20 марта Даша Симонова — Вере Ольшанской Я не понимаю одного: неужели ты ждала, что он улетит с тобой в Америку и оставит в Москве женщину, которой скоро рожать? При том, что это его ребенок?
22 марта Вера Ольшанская — Даше Симоновой Я тоже очень многого не понимаю. В частности, я не понимаю, как можно пятнадцать лет обманывать человека, с которым живешь в одном доме и делишь одну постель, — и не просто обманывать, но с помощью ребенка, которого этот человек считает своим?
…Любовь фрау Клейст
Алексей встал, чтобы постучаться в комнату, где хозяйка слишком уж долго собиралась, но не успел он сделать и шага, как из этой комнаты послышался грохот, как будто бы что-то упало.

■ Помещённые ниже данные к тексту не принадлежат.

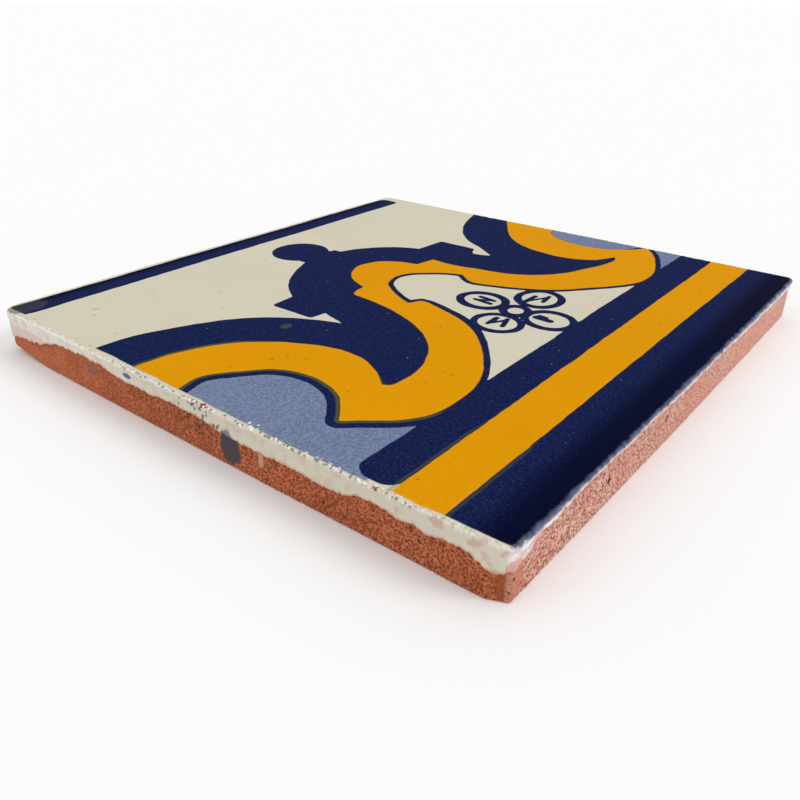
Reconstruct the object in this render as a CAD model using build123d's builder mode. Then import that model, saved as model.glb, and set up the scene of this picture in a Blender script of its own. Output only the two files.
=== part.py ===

Он постучался и, не получив ответа, открыл дверь.
Фрау Клейст в узком серебряном пиджачке, но без юбки и даже без чулок, в одном только черном блестящем белье, лежала на полу, запрокинув голову, и звонко храпела. Он бросился к ней.
Старуха была без сознания.
* * *Профессор Трубецкой сидел на кухне своей петербургской квартирки — она принадлежала Тате, но Тата принадлежала ему, так что он всегда считал эту квартирку своею, — и пил чай с вареньем.
Он пил чай с вареньем, а Тата с распущенными, как он любил, светлыми волосами сидела рядом, гладила его по голове и изредка быстро целовала в плечо. Она только недавно перестала плакать, и губы ее припухли, что тоже особенно нравилось профессору Трубецкому.
В дальней, совсем маленькой комнате сопел всегда немного простуженный Алечка, которого с большим трудом удалось уложить спать, и он засыпал очень долго, а они держали его с двух сторон за руки, как это тоже было заведено у них, и отошли от его кровати только тогда, когда окончательно ослабели и разжались его очень тонкие теплые пальцы.